> [PROBLEM TO WORK ON]: Write out the material below again, unchanged.

# START OF GIVEN DATA

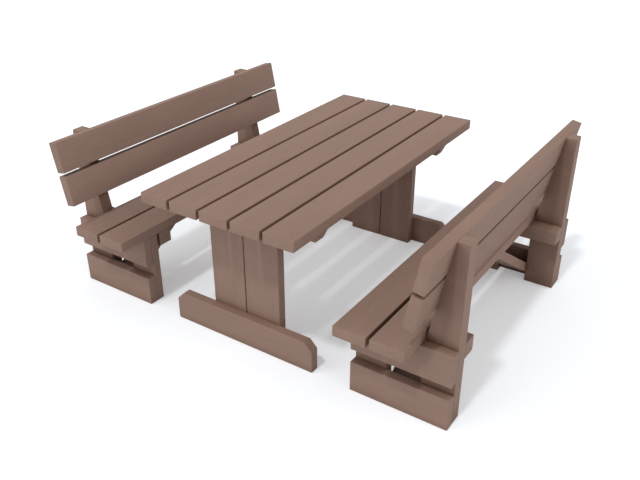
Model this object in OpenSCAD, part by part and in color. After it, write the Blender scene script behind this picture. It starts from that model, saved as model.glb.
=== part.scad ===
// Children's garden set: a plank table and two benches with reclined backs.
// Millimetres, Z up. X runs along the table, the benches stand at +Y and -Y.
// The origin is on the ground, under the middle of the table.

/* [Boards and beams] */
// Width of the flat boards
board_w = 120; // [90:1:160]
// Thickness of the boards of the top, the seats and the backs
board_t = 39; // [24:1:50]
// Thickness of the flat boards of the frames
frame_t = 36; // [24:1:50]
// Gap between neighbouring boards
board_gap = 12.5; // [4:0.5:25]
// Width of the beams under the table top
beam_w = 50; // [40:1:70]
// Width of the beams under the seats
seat_beam_w = 60; // [40:1:80]
// Height of the beams
beam_h = 60; // [45:1:90]
// Radius on the edges of all boards and beams
edge_r = 3; // [1:0.5:6]

/* [Table] */
// Length of the table top and of the benches
set_l = 1320; // [1000:10:1800]
// Height of the table top above the ground
table_h = 580; // [460:5:760]
// Distance from the end of the top to the end frames
overhang = 110; // [60:5:250]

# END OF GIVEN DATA

> [FINISHED EXERCISE]:
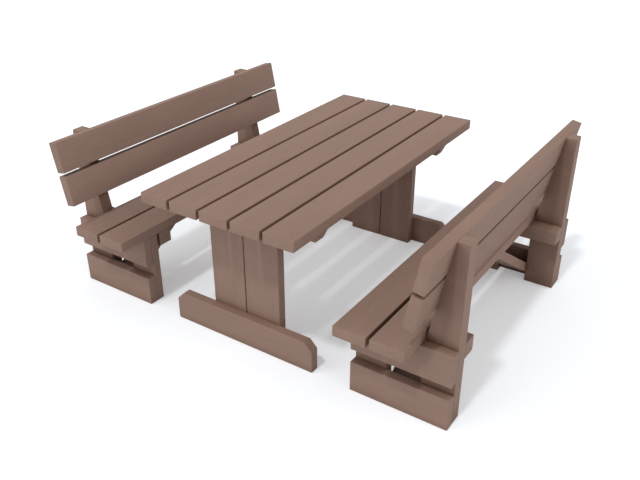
Model this object in OpenSCAD, part by part and in color. After it, write the Blender scene script behind this picture. It starts from that model, saved as model.glb.
=== part.scad ===
// Children's garden set: a plank table and two benches with reclined backs.
// Millimetres, Z up. X runs along the table, the benches stand at +Y and -Y.
// The origin is on the ground, under the middle of the table.

/* [Boards and beams] */
// Width of the flat boards
board_w = 120; // [90:1:160]
// Thickness of the boards of the top, the seats and the backs
board_t = 39; // [24:1:50]
// Thickness of the flat boards of the frames
frame_t = 36; // [24:1:50]
// Gap between neighbouring boards
board_gap = 12.5; // [4:0.5:25]
// Width of the beams under the table top
beam_w = 50; // [40:1:70]
// Width of the beams under the seats
seat_beam_w = 60; // [40:1:80]
// Height of the beams
beam_h = 60; // [45:1:90]
// Radius on the edges of all boards and beams
edge_r = 3; // [1:0.5:6]

/* [Table] */
// Length of the table top and of the benches
set_l = 1320; // [1000:10:1800]
// Height of the table top above the ground
table_h = 580; // [460:5:760]
// Distance from the end of the top to the end frames
overhang = 110; // [60:5:250]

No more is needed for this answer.